Considering a Masters of Nurse Anesthesia program? Nurse anesthetists play a critical role in providing quality care to patients of all ages and backgrounds. Nurse anesthetists provide patient care before, during, and after surgical procedures. Some of their responsibilities might include; pain management consultation, pre-surgery consultation, and post-surgery recovery instruction. Nurse anesthetists are able to administer general or local anesthesia. They also sometimes participate in the surgery itself monitoring the patient’s vital signs and adjusting the anesthesia when needed.
The path to becoming a nurse anesthetist is similar to that taken by nurses pursuing careers in other specializations.

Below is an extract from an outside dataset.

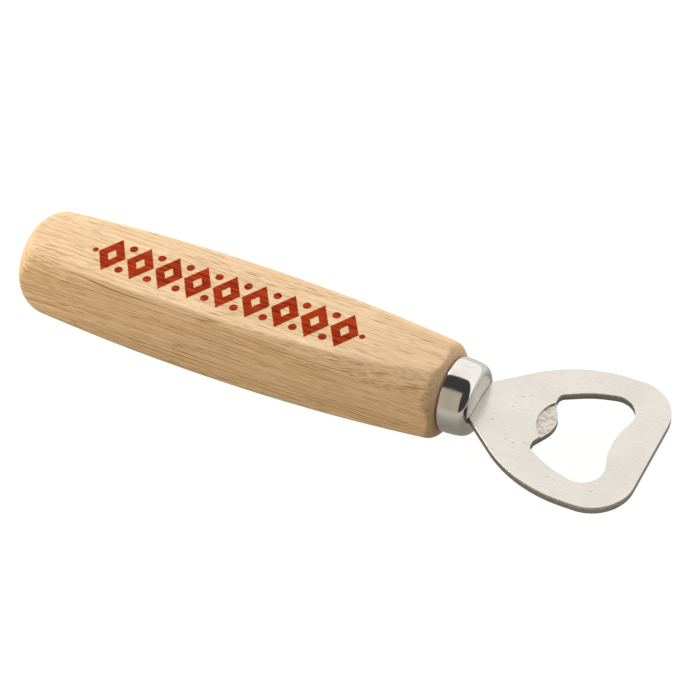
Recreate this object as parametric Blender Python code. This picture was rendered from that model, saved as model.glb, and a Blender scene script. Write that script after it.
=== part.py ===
"""Wooden-handled souvenir bottle opener.

A turned wooden barrel with four milled flats carries a stamped steel opener plate. The plate's
tang is glued into a bore in the handle, and a drawn steel ferrule covers the joint.

All sizes are in metres. The opener lies on its lower flat: +X runs from the butt of the handle
to the tip of the plate and +Z is up. The origin is under the middle of the whole opener, on the
surface it lies on. Each piece is drawn in its own frame, in which the opener's long axis is X
and x = 0 is the outer end face of the ferrule.
"""

import math

import bmesh
import bpy
from mathutils import Vector

MM = 0.001
FIT_GAP = 0.3 * MM  # clearance left between pieces that touch on the real opener

# Overall layout along the long axis, measured from the ferrule's end face.
PLATE_REACH = 44.0 * MM
SHOULDER_X = -7.7 * MM
BUTT_X = -124.8 * MM
FLAT_HALF = 11.3 * MM  # half the distance between opposite flats
FERRULE_FACE = Vector((-(PLATE_REACH + BUTT_X) / 2, 0.0, FLAT_HALF))

# Handle: a barrel turned about the long axis, then milled flat on four sides.
BARREL_RADIUS = 15.3 * MM
BARREL_WIDEST_X = -70.5 * MM
BARREL_ARC_RADIUS = 594.0 * MM
BUTT_ROUNDING = 6.8 * MM
SHOULDER_ROUNDING = 3.4 * MM
TENON_RADIUS = 7.8 * MM
TENON_END_X = -1.2 * MM
TENON_CHAMFER = 2.0 * MM
BORE_RADIUS = 5.0 * MM
BORE_BOTTOM_X = -40.0 * MM

# Ferrule: a drawn cup with a slot in its closed end.
FERRULE_MOUTH_RADIUS = 9.5 * MM
FERRULE_END_RADIUS = 9.15 * MM
FERRULE_ROUNDING = 2.7 * MM
FERRULE_WALL = 0.8 * MM

# Opener plate.
PLATE_THICKNESS = 2.0 * MM
PLATE_HALF_WIDTH = 21.1 * MM
PLATE_SHOULDER_X = 17.7 * MM  # where the flank's line would meet the side's
PLATE_SHOULDER_RADIUS = 35.0 * MM
PLATE_CORNER_RADIUS = 10.6 * MM
NECK_HALF_WIDTH = 6.0 * MM
NECK_START_X = 0.3 * MM  # the plate's seat, against the ferrule's end face
NECK_END_X = -0.9 * MM
SEAT_HALF_WIDTH = 6.5 * MM
TANG_HALF_WIDTH = 3.5 * MM
TANG_END_X = -36.0 * MM
TANG_CORNER_RADIUS = 1.2 * MM
COIN_RADIUS = 7.6 * MM
COIN_CENTRE = (22.4 * MM, 1.2 * MM)  # the punch has landed a little to one side
COIN_DEPTH = 0.5 * MM

ROUND_SEGMENTS = 64
LARGEST_ARC_STEP = math.radians(9)
LONGEST_ARC_CHORD = 2.0 * MM


def clear_scene():
    for obj in list(bpy.data.objects):
        bpy.data.objects.remove(obj, do_unlink=True)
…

The main difference in masters of nurse anesthesia programs may require some unique training and coursework in order to become qualified to provide their specific form of care.
According to the American Association of Nurse Anesthetists, licensing to become a certified registered nurse anesthetist typically requires at least a bachelor's degree in nursing1. In addition to this basic requirement, prospective nurse anesthetists must also earn their licensure as a registered nurse, accumulate at least one year of experience in an acute-care environment (such as an intensive-care unit) and pass a certification examination.
Apart from the professional certifications, graduate programs in nurse anesthesia focus on advanced health sciences, and most programs consist of both a classroom and a clinical component2.
Nurse anesthetists work closely with doctors and surgeons before, during and after patient operations. According to the U.S. Bureau of Labor Statistics, nurse anesthetists earned a 2017 median annual salary of $169,450 with jobs expected to grow by 31
percent through 2022.
Due to the highly specialized nature of the training involved in becoming a CRNA, career opportunities for those with the proper certification tend to center around the specific field of nurse anesthesia. However, for those who don't choose to pursue a concentration in nurse anesthesia, the BLS reported that registered nurses earned a 2017 median annual salary of $70,000 with jobs expected to grow by 19 percent through 2022.
Nurses that are interested in developing a highly specialized skill set, or working in an operating and surgical environment might enjoy pursuing a career as a nurse anesthetist. These professionals play an essential role in providing quality patient care for individuals undergoing planned or emergency surgery.